One drama hit the high street when the waterwork repair men announced they were shutting the road for the three weeks leading up to Christmas but luckily the voice of Primrose Hill was heard and they have decided to postpone work until into the New Year. A big thank you from the shopkeepers who have paid for the decorations.
Popping into all the shops that had stayed open I realised how many places have many hidden treasures.
For example, the newly refurbished Blanchard Interiors has a host of wonderful presents starting at very low prices.
In fact I have nearly bought up the shop and they tell me that they are getting many more items this week.
Also Fitzroys Flower Shop which to my mind takes the award for their own Christmas decorations this year has much more than flowers. Truly stunning Christmas cards that are worthy of a frame after sitting on the mantelpiece, beautiful albums, scented candles and much more.

CHRISTMAS CAKE

Ingredients
• 500g 1lb currants
• 500g 1 lb raisins
• 500g 1 lb sultanas
• 125g 4 oz glace cherries
• 125g 4 oz blanched almonds
• 125g 4oz citrus peel
• Eight tbsp brandy
• 550g 18 oz plain flour
• Half teasp salt
• 1 level teasp mixed spice
• 1 level teasp ground nutmeg
• 1 level teasp cinnamon powder
• Half level teasp ground cloves
• 125g 4 oz ground almonds
• Rind and juice of 1 large lemon
• 350g 12oz unsalted butter
• 285g 10oz soft dark brown sugar
• Eight to nine large eggs
• Marzipan, Royal icing

Instructions
Preheat the oven to 130C 250F Gas 1/2
Butter a 10-inch cake tin and line it with greaseproof paper. Put all the dry ingredients, from the list above, down to and including the brandy into a bowl and leave for a few hours.

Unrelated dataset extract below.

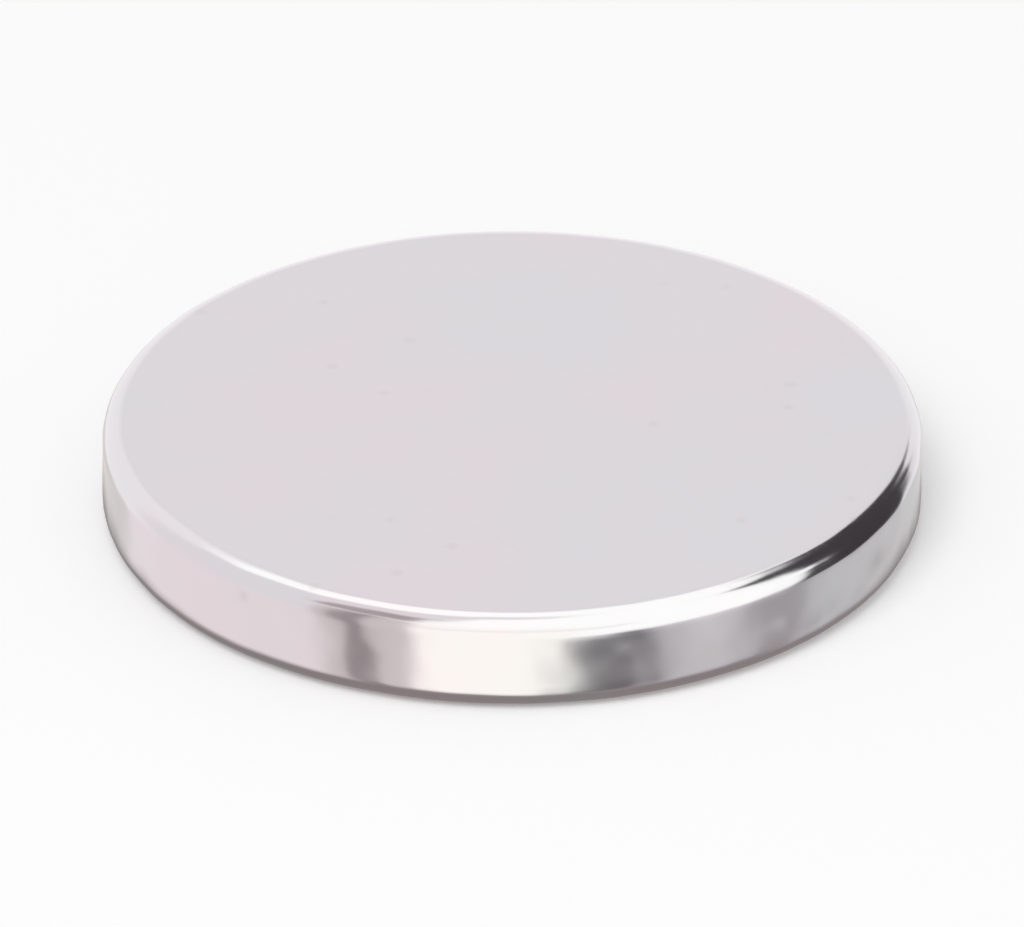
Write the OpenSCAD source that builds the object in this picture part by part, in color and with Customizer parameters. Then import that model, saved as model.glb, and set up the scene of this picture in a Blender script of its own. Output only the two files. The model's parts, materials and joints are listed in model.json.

Sift all the dry ingredients down to and including the ground almonds into a large bowl. Cream together in another bowl the grated lemon rind, butter and sugar until fluffy and then beat in the eggs one at a time. Stir in the fruit and flour mixtures.
The mixture should be soft and moist.
If necessary add a little milk and stir again.

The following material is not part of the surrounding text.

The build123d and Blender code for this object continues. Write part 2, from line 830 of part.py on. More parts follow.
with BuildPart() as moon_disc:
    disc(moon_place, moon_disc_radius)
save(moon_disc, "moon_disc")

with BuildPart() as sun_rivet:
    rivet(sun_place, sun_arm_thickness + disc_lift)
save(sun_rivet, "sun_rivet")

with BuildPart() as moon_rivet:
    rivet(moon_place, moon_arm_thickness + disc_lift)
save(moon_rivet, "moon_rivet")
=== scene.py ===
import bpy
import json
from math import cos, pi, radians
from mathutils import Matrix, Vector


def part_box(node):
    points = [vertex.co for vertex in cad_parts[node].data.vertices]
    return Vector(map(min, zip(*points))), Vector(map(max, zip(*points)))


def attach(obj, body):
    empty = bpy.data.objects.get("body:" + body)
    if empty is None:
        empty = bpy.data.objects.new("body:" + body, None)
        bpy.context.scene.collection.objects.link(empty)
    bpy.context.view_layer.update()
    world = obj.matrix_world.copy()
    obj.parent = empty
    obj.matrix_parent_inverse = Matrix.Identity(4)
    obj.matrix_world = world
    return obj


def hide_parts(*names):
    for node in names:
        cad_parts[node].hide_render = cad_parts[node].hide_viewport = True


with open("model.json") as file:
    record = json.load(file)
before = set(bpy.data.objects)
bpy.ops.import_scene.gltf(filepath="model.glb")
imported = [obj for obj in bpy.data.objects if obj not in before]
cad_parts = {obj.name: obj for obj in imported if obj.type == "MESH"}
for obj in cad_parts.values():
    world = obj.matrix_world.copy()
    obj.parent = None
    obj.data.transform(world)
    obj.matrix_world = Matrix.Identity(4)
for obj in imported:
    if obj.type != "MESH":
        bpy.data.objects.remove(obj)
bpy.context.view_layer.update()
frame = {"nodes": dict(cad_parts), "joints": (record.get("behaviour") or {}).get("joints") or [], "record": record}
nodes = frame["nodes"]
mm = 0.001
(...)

Spoon the mixture into the cake tin, level off the top and bake for 1 hour. Reduce the heat and bake for a further 3 1/2 to 4 hours at 125C 225F Gas 1/4. The cake is done when it starts to shrink from the sides. Remove from tin and cool on a wire rack.
When cold, wrap well in greaseproof paper and then foil. Seal and hide until a few days before Christmas. I will give you the Royal recipe icing then.